I almost shit my pants. I went back to Dr Grunts. ‘How big are my fucking tits?’ I asked. He was supposed to give me 450 cc’s on one side and 475 on the other, because everybody’s got one bigger than the other.

He hemmed and hawed, clearly not wanting to tell me, ‘You’re 575’

I almost shit myself again.

We get the idea. Trump does not appear until page 110, but since he is the raison-d’être for the whole book let us now turn our most solemn attentions to his role in the story.

So Trump meets Ms Clifford at a golfing club event to which she has been sent with other porn actresses to advertise the erotic wares of a film company called ‘Wicked’. One of her pornographic colleagues later claims to have been offered $10,000 by Trump for sex at his hotel that night, but Ms Clifford insists that in her case he was only interested in her skill as a director. Indeed, she says, he was the only man she had ever met who did not look at her bosoms, and he invited her to dinner (though no dinner was served) seemingly out of interest in her career. So she enters his hotel suite in gold high heels with Thunder and Lightning bursting from her favourite strapless ‘little gold dress’ where Trump greets her in black silk pyjamas. She claims to take an instant dislike to him on account of his ‘socially unacceptable’ egotism and straightaway barks at him: ‘Are you so insecure that you have to brag about yourself or are you just a fucking asshole, which is it?’ This petulence fast degenerates into her spanking his bottom with a rolled-up magazine. Then he puts on a suit and tie and they have a three-hour business conversation in which, among other matters, he offers to get her onto his TV programme, The Apprentice. Then she goes to his bathroom for a pee (it is apparently the nearest), toys with the idea of stealing a memento from his sponge-bag but returns empty-handed to find him semi-stripped, sitting on the edge of his bed. In typical bad porn style, there is no seduction, no first move, no conversation, just an abrupt cut from this apparition in underpants to her lying on her back (presumably naked) with him on top, in what pornographers sneerlingly dismiss as the ‘missionary position’: ‘I’m someone who doesn’t stop thinking’, she writes, ‘so as he was on top of me I replayed the previous three hours’.

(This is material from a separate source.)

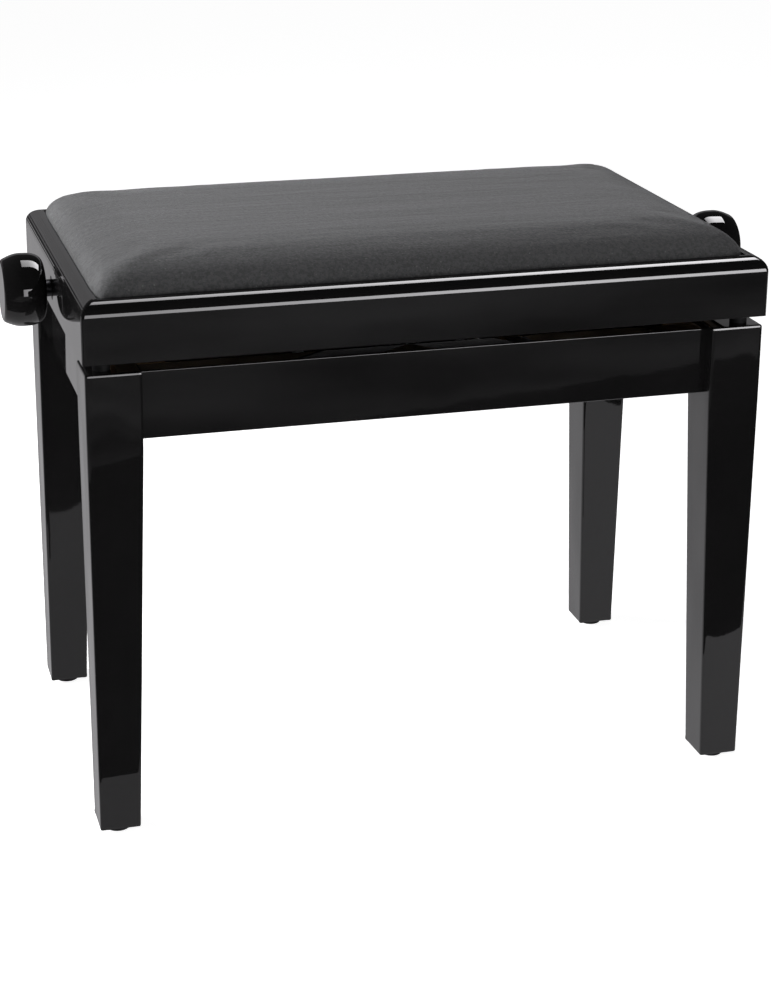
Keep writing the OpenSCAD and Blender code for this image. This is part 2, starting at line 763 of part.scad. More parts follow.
leg_front_left();
leg_front_right();
leg_back_left();
leg_back_right();
apron_front();
apron_back();
apron_left();
apron_right();
corner_blocks();
base_panel();
panel_screws();
leg_bolts();
leg_washers();
leg_nuts();
glides();
glide_nails();
stop_pads();
lower_channel_front();
lower_channel_back();
lower_channel_screws();
lower_pivot_pins();
outer_arm_front();
outer_arm_back();
centre_pins();
outer_tie_rod();
inner_arm_front();
inner_arm_back();
inner_tie_rod();
lower_roller_pins();
lower_rollers();
crossbars();
spindle_nut();
upper_rollers();
upper_channel_front();
upper_channel_back();
upper_channel_screws();
upper_pivot_pins();
seat_rail_front();
seat_rail_back();
seat_rail_left();
seat_rail_right();
cleat_front();
cleat_back();
cleat_left();
cleat_right();
cleat_screws();
seat_board();
board_screws();
foam_pad();
velvet_cover();
spindle_bushes();
spindle();
thrust_collars();
collar_screws();
knob_left();
knob_right();
knob_screws();
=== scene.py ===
"""A lacquered piano bench with an adjustable velvet seat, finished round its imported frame.

Run as a script it builds the show surfaces, gives every part its finish, and sets a plain stage.
"""

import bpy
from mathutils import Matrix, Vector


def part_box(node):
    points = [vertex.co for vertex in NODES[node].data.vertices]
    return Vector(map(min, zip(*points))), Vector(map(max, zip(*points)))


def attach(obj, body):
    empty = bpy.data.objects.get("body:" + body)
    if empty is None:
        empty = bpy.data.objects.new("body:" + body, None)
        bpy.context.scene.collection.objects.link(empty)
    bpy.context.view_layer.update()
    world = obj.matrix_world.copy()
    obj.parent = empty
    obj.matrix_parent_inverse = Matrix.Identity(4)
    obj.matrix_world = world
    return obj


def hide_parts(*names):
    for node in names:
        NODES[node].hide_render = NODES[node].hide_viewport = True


bl_info = {
    "name": "Piano Bench",
    "version": (1, 0, 0),
    "blender": (4, 5, 0),
    "location": "View3D > Sidebar > Piano Bench",
    "description": "Builds the show surfaces and finishes of an adjustable piano bench",
    "category": "Add Mesh",
}

import math

import bmesh
import bpy
import numpy as np
from mathutils import Quaternion, Vector

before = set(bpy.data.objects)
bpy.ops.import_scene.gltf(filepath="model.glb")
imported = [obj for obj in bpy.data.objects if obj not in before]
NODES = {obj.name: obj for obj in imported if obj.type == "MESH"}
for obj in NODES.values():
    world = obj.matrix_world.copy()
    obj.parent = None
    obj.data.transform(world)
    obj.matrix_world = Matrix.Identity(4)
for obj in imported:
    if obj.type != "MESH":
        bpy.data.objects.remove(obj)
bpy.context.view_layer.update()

TOUCH = 0.00001
SMOOTH_BELOW = math.radians(35.0)
VOXEL = 0.0045
SETTLED_FRAME = 20
FLOOR_GLOW_LIE = math.radians(-13.2)


# ---------- sizes and colours a user can change ----------


def length(name, description, default):
    """A size in metres, as a property of the scene."""
    return bpy.props.FloatProperty(
        name=name, description=description, default=default, min=0.0, unit="LENGTH", precision=4
    )


def colour(name, description, default):
    """A colour, as a property of the scene."""
    return bpy.props.FloatVectorProperty(
        name=name, description=description, default=default, min=0.0, max=1.0, size=3, subtype="COLOR"
    )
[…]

Does her description of the scene convince? Readers will doubtless reach their own conclusions about this. I would place the hotel meeting beyond reasonable doubt, but ask whether she was asked there for sex, or was she really invited to a dinner, that was never served, to talk about film-making? Did she actually have sex with Mr Trump? If she did then she must have misrecalled the details to such a degree in her book as to render the whole encounter utterly implausible. I don’t know much about full-time porn actresses but have always assumed that as professionals of sexual intercourse, they do not, when they have boyfriends at home, go in for one-night stands with very rich men whom they find unattractive unless they are paid to do so, and if they are ‘on duty’, so to speak, they don’t just lie on their backs mulling what was discussed in recent business meetings, but try to impress the unattractive rich men by their novel or skillful ministrations. Furthermore I expect professionals of sex to be extremely adroit at brushing off unwanted advances. Ms Clifford claims the enticement of appearing on The Apprentice is what drove her to Trump’s bed likening her motivation on that night to that of a little girl in a horror movie who re-enters the house of hell just to save her pussy cat…hmm!

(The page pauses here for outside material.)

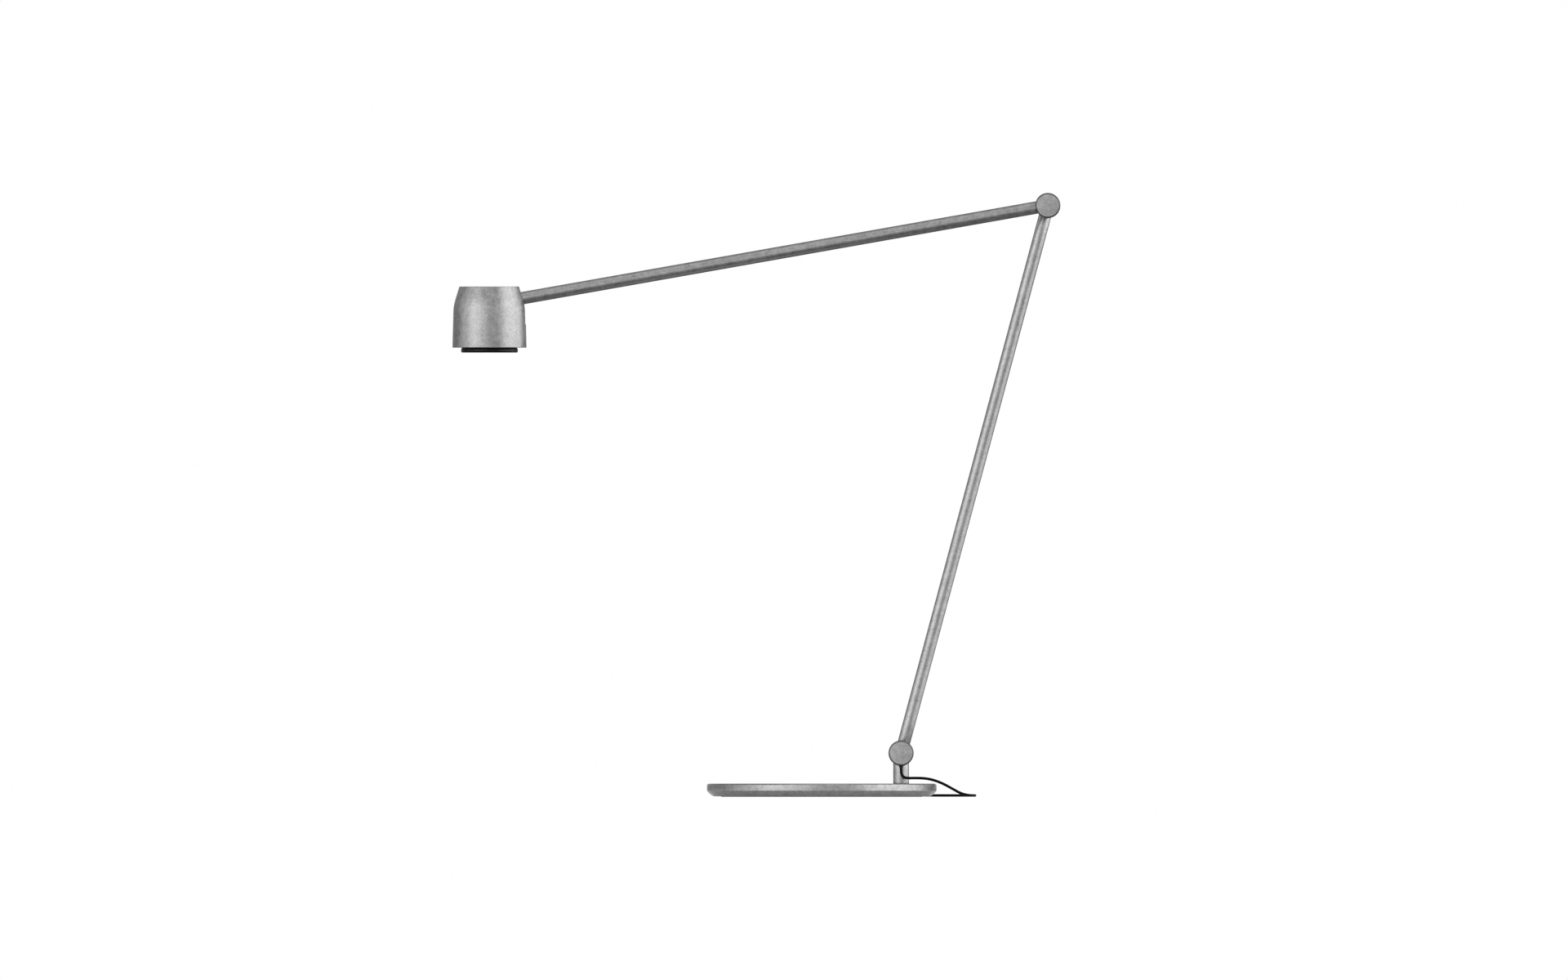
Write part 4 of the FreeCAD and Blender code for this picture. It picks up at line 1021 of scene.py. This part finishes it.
        # Every second row moves half a pitch, and the rows close up, so that the domes pack as hexagons.
        y = node("SeparateXYZ", node("InputPosition")).outputs["Y"]
        row = node("Math.DIVIDE", y, size["pitch"])
        whole = node("Math.ROUND", node("Math.ADD", row, 100.0))
        odd = node("Math.MODULO", whole, 2.0)
        half = node("Math.MULTIPLY", size["pitch"], 0.5)
        shift = node("Math.MULTIPLY", odd, half)
        squeeze = node("Math.MULTIPLY", y, sqrt(0.75) - 1)
        packed = node("SetPosition", grid, Offset=node("CombineXYZ", shift, squeeze))
        reach = node("VectorMath.LENGTH", node("InputPosition"))
        outside = node("Math.GREATER_THAN", reach, size["limit"])
        kept = node("DeleteGeometry", packed, outside)
        dome = node("MeshUVSphere", Segments=12, Rings=8, Radius=size["dome"])
        low_dome = node("Transform", dome, Scale=node("CombineXYZ", 1.0, 1.0, size["flatness"]))
        field_of = node("InstanceOnPoints", Points=kept, Instance=low_dome)
        domes = recipe.run("lens_domes", field_of, self._at(bottom + self.dome_rise),
                           self.shop.material(Finish.OPAL))
        self.shop.stand(domes, "head", "lens")

    def _ring(self) -> None:
        """The black dimmer ring, its outer face a little convex for the fingers."""
        outer, bottom, top = self._extent(*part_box("dimmer_ring"))
        shoulder = -(self.mouth_drop + self.ring_gap)
        middle, half = (bottom + shoulder) / 2, (shoulder - bottom) / 2
        face = [(outer - self.ring_bulge * t * t, middle + half * t) for t in (i / 4 for i in range(-4, 5))]
        corners = [(self.ring_bore, bottom), *face, (self.ring_neck, shoulder), (self.ring_neck, top),
                   (self.ring_bore, top)]
        ring = turned("dimmer_ring_moulded", softened(corners, self.ring_edge), self.frame, segments=256)
        self.shop.stand(ring, "dimmer", "dimmer_ring", finish=Finish.GLOSS_BLACK)

    def _emitters(self) -> None:
        """One emitter in the middle and a ring of six round it."""
        _, bottom, top = self._extent(*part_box("light_chips"))
        recipe = Recipe("emitters", count=6, circle=6.2 * MM, width=2.6 * MM, height=top - bottom)
        node, size = recipe.node, recipe.size
        points = node("JoinGeometry")
        for source in (node("MeshLine", 1), node("MeshCircle", size["count"], size["circle"])):
            recipe.tree.links.new(source.outputs[0], points.inputs[0])
        chip = node("MeshCube", node("CombineXYZ", size["width"], size["width"], size["height"]))
        chips = node("InstanceOnPoints", Points=points, Instance=chip)
        emitters = recipe.run("light_emitters", chips, self._at((bottom + top) / 2),
                              self.shop.material(Finish.PHOSPHOR))
        self.shop.stand(emitters, "head", "light_chips")


# ---- cord


@dataclass
class Cord:
    """The thin black cord: out of the lower drum, over the base, round behind it to a coil and a plug."""

    shop: Workshop
    diameter: float = 2.6 * MM
    length: float = 1.78
    turns_per_layer: int = 4
    layers: int = 4
    points_per_turn: int = 16
    lay_pitch: float = 2.65 * MM
    jog: float = 0.2
    strap: float = 0.8 * MM
    strap_bend: float = 2.2 * MM
    # From the gland to the coil, in millimetres.
    run: Sequence[Point] = (
        (75.3, -10.4, 28.0), (75.3, -10.4, 23.4), (76.6, -10.5, 19.4), (80.6, -10.7, 17.7),
        (88.5, -10.9, 17.9), (97.5, -10.6, 17.7), (106.5, -9.6, 16.0), (115.5, -7.8, 12.4),
        (124.0, -5.0, 7.7), (131.8, -1.0, 3.3), (139.0, 4.6, 1.5), (144.0, 12.6, 1.35),
        (145.9, 24.0, 1.35), (144.6, 39.0, 1.35), (139.0, 55.5, 1.35), (129.5, 70.5, 1.35),
        (116.5, 83.5, 1.35), (101.5, 93.5, 1.4), (85.5, 100.0, 1.7), (76.5, 102.2, 2.0), (68.2, 102.2, 2.1),
    )
    # From the coil to the plug.
    end: Sequence[Point] = (
        (51.7, 102.6, 9.7), (44.0, 104.6, 9.2), (36.8, 109.4, 7.8), (29.4, 113.9, 5.9), (20.9, 116.0, 5.05),
    )

    def build(self) -> None:
        """Build the cord, the strap on its coil and its plug."""
        places = [Vector(p) * MM for p in self.run] + self._coil() + [Vector(p) * MM for p in self.end]
        curve = bpy.data.curves.new("cord_line", "CURVE")
        curve.dimensions = "3D"
        curve.resolution_u = 6
        curve.bevel_depth = self.diameter / 2
        curve.bevel_resolution = 4
        curve.use_fill_caps = True
        spline = curve.splines.new("NURBS")
        spline.points.add(len(places) - 1)
        for point, place in zip(spline.points, places):
            point.co = (*place, 1.0)
        spline.order_u = 3
        spline.use_endpoint_u = True
        cord = linked("cord_sheath", curve)
        self.shop.stand(cord, "base", "cord", "cord_coil", "cord_end", finish=Finish.SHEATH)
        strap = self._strap()
        plug = self._plug()
        self._gland()

    def _coil(self) -> list[Vector]:
        """The coil's control points: layers of turns a cord's width apart, wound out and in by turns.

        Returns:
            The points in winding order, clockwise seen from above, from the side nearest the base.
        """
        low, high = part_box("cord_coil")
        centre = (low + high) / 2
        outer = (high.x - low.x) / 2 - self.diameter / 2
        widen = 1 / cos(pi / self.points_per_turn)
        last = self.turns_per_layer - 1
        total = self.turns_per_layer * self.layers
        points = []
        for index in range(total * self.points_per_turn + 1):
            turn = min(index // self.points_per_turn, total - 1)
            layer, column = divmod(turn, self.turns_per_layer)
            inward = layer % 2 == 0
            # Near the end of each turn the cord steps to the next column, or up to the next layer.
            step = max(0.0, (index / self.points_per_turn - turn - (1 - self.jog)) / self.jog)
            shift = 0.0 if column == last else (step if inward else -step)
            rise = step if column == last and layer < self.layers - 1 else 0.0
            radius = outer - ((column if inward else last - column) + shift) * self.lay_pitch
            angle = -pi / 2 - 2 * pi * (index / self.points_per_turn)
            points.append(Vector((centre.x + widen * radius * cos(angle),
                                  centre.y + widen * radius * sin(angle),
                                  low.z + self.diameter / 2 + (layer + rise) * self.lay_pitch)))
        return points

    def _strap(self) -> Object:
        """The strap round the coil: a closed band with rounded corners."""
        low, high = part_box("cord_tie")
        centre, half = (low + high) / 2, (high - low) / 2
        bend = self.strap_bend
        path = []
        for y, z, start in ((1, 1, 0), (-1, 1, 90), (-1, -1, 180), (1, -1, 270)):
            for angle in (radians(start + 15 * step) for step in range(7)):
                path.append((y * (half.y - bend) + bend * cos(angle),
                             z * (half.z - bend) + bend * sin(angle)))
        rings = []
        for inset, side in ((0.0, -1), (0.0, 1), (self.strap, 1), (self.strap, -1)):
            shrink_y, shrink_z = (half.y - inset) / half.y, (half.z - inset) / half.z
            rings.append([(centre.x + side * half.x, centre.y + y * shrink_y, centre.z + z * shrink_z)
                          for y, z in path])
        strap = lofted("cord_strap", rings, Matrix.Identity(4))
        self.shop.stand(strap, "base", "cord_tie", finish=Finish.STRAP)
        return strap

    def _plug(self) -> list[Object]:
        """The barrel plug: a housing with a ribbed relief, with the barrel and insulator from the frame."""
        low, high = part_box("plug_housing")
        axis = Vector((high.x, (low.y + high.y) / 2, (low.z + high.z) / 2))
        place = Matrix.Translation(axis) @ Matrix.Rotation(-pi / 2, 4, "Y")
        radius, end = (high.y - low.y) / 2, high.x - low.x
        relief, bore, mouth, deep = 10.0 * MM, 1.35 * MM, 2.8 * MM, end - 3 * MM
        corners = [(bore, 0), (2.1 * MM, 0), (3.6 * MM, relief), (radius * 0.93, relief + 0.4 * MM),
                   (radius, relief + 3 * MM), (radius, end - 2.5 * MM), (radius - 0.7 * MM, end),
                   (mouth, end), (mouth, deep), (bore, deep)]
        body = turned("plug_body", softened(corners, 0.5 * MM), place, segments=96)
        self.shop.stand(body, "base", "plug_housing", finish=Finish.PLUG)
        recipe = Recipe("relief_rings", count=5, start=1.2 * MM, pitch=1.75 * MM, near=2.35 * MM,
                        growth=0.27 * MM, section=0.55 * MM)
        node, size = recipe.node, recipe.size
        line = node("MeshLine", size["count"], node("CombineXYZ", Z=size["start"]),
                    node("CombineXYZ", Z=size["pitch"]))
        torus = node("CurveToMesh", node("CurvePrimitiveCircle", 48, size["near"]),
                     node("CurvePrimitiveCircle", 10, size["section"]))
        grown = node("Math.MULTIPLY", node("InputIndex"), size["growth"])
        ratio = node("Math.ADD", 1.0, node("Math.DIVIDE", grown, size["near"]))
        wider = node("CombineXYZ", ratio, ratio, 1.0)
        rings = node("InstanceOnPoints", Points=line, Instance=torus, Scale=wider)
        ribs = recipe.run("plug_relief_rings", rings, place, self.shop.material(Finish.PLUG))
        self.shop.stand(ribs, "base", "plug_housing")
        return [body, ribs, self.shop.nodes["plug_barrel"], self.shop.nodes["plug_insulator"]]

    def _gland(self) -> None:
        """The rubber gland under the drum, with softened edges."""
        low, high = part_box("cord_gland")
        centre, radius = (low + high) / 2, (high.x - low.x) / 2
        bore = self.diameter / 2 + 0.02 * MM
        outline = softened([(bore, low.z), (radius, low.z), (radius, high.z), (bore, high.z)], 0.3 * MM)
        place = Matrix.Translation((centre.x, centre.y, 0))
        gland = turned("cord_gland_moulded", outline, place, segments=64)
        self.shop.stand(gland, "base", "cord_gland", finish=Finish.RUBBER)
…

Trump has made his dislike of silicon breast implants (or what he calls ‘big phony tits’) abundantly clear. Ms Clifford says he never once looked at Thunder and Lightning at the golf club. Was he horrified when they bounced through the door of his hotel suite?Might his failure to get Ms Clifford onto his television programme and/or his withering rejection of Thunder and Lightning have driven her fragile and super-ambitious ego to vengeful rage or hopes for piles of cash? Who knows? I would think the mere fact of his having her in his hotel suite for three hours at night would be quite enough to warrant the hush-money — anything to avoid being cracked over the head by Melania’s frying pan!

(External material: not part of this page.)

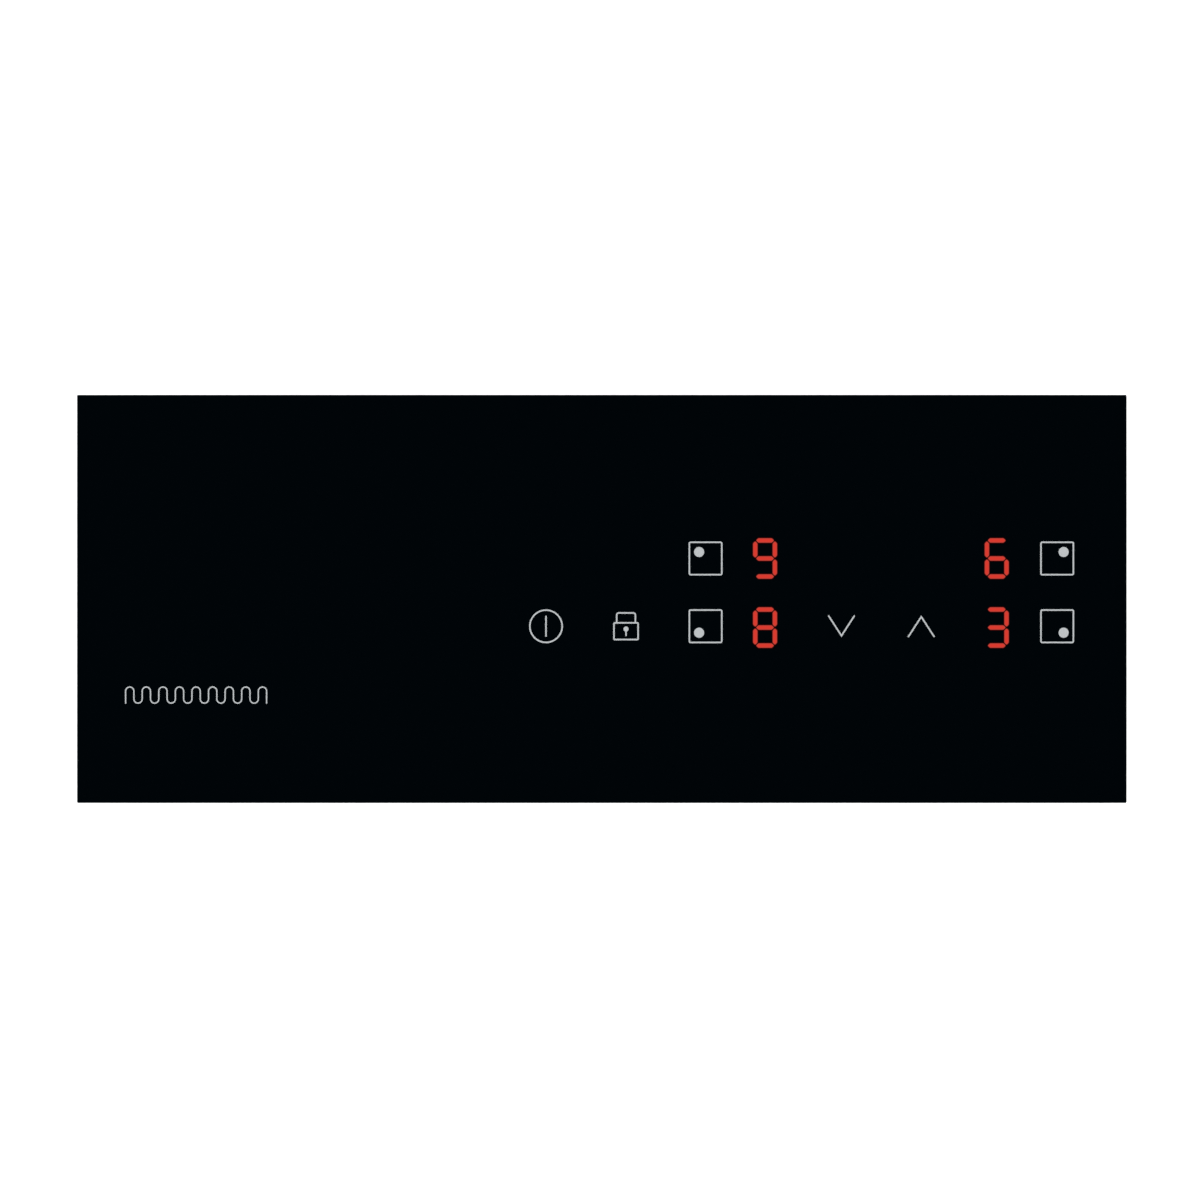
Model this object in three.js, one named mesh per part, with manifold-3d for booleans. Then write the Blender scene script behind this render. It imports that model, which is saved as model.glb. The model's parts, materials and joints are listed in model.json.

For one who professes a hatred of lies, Ms Clifford confesses to many untruths in her book. She coyly refuses to tell her husband about Trump (he finds out through the media) even though she had earlier forced him to have sex with strange women on camera in return for bearing him a child. She claimed on television that a professional henchman had threatened her and her daughter’s life, to stop her gassing about Trump in public, but she failed to report the incident to the police and ‘forgot’ to tell her husband, the girls’ father, who again discovered it by watching her interview on TV.

So Ms Clifford is a preposterous figure. Yes she deserves a round of applause for momentarily enhancing the gaiety of the Trump circus but now perhaps it is time for her to take her bows, as she emerges through Full Disclosure as quite a boring and conceited person, whose self-proclaimed position ‘in the middle of one of the biggest political scandals in American history’ (whether she had sexual intercourse with Donald Trump or not) really amounts to little more than a stormy in a tea-cuppy, scarcely enlivened by thunder or lightning.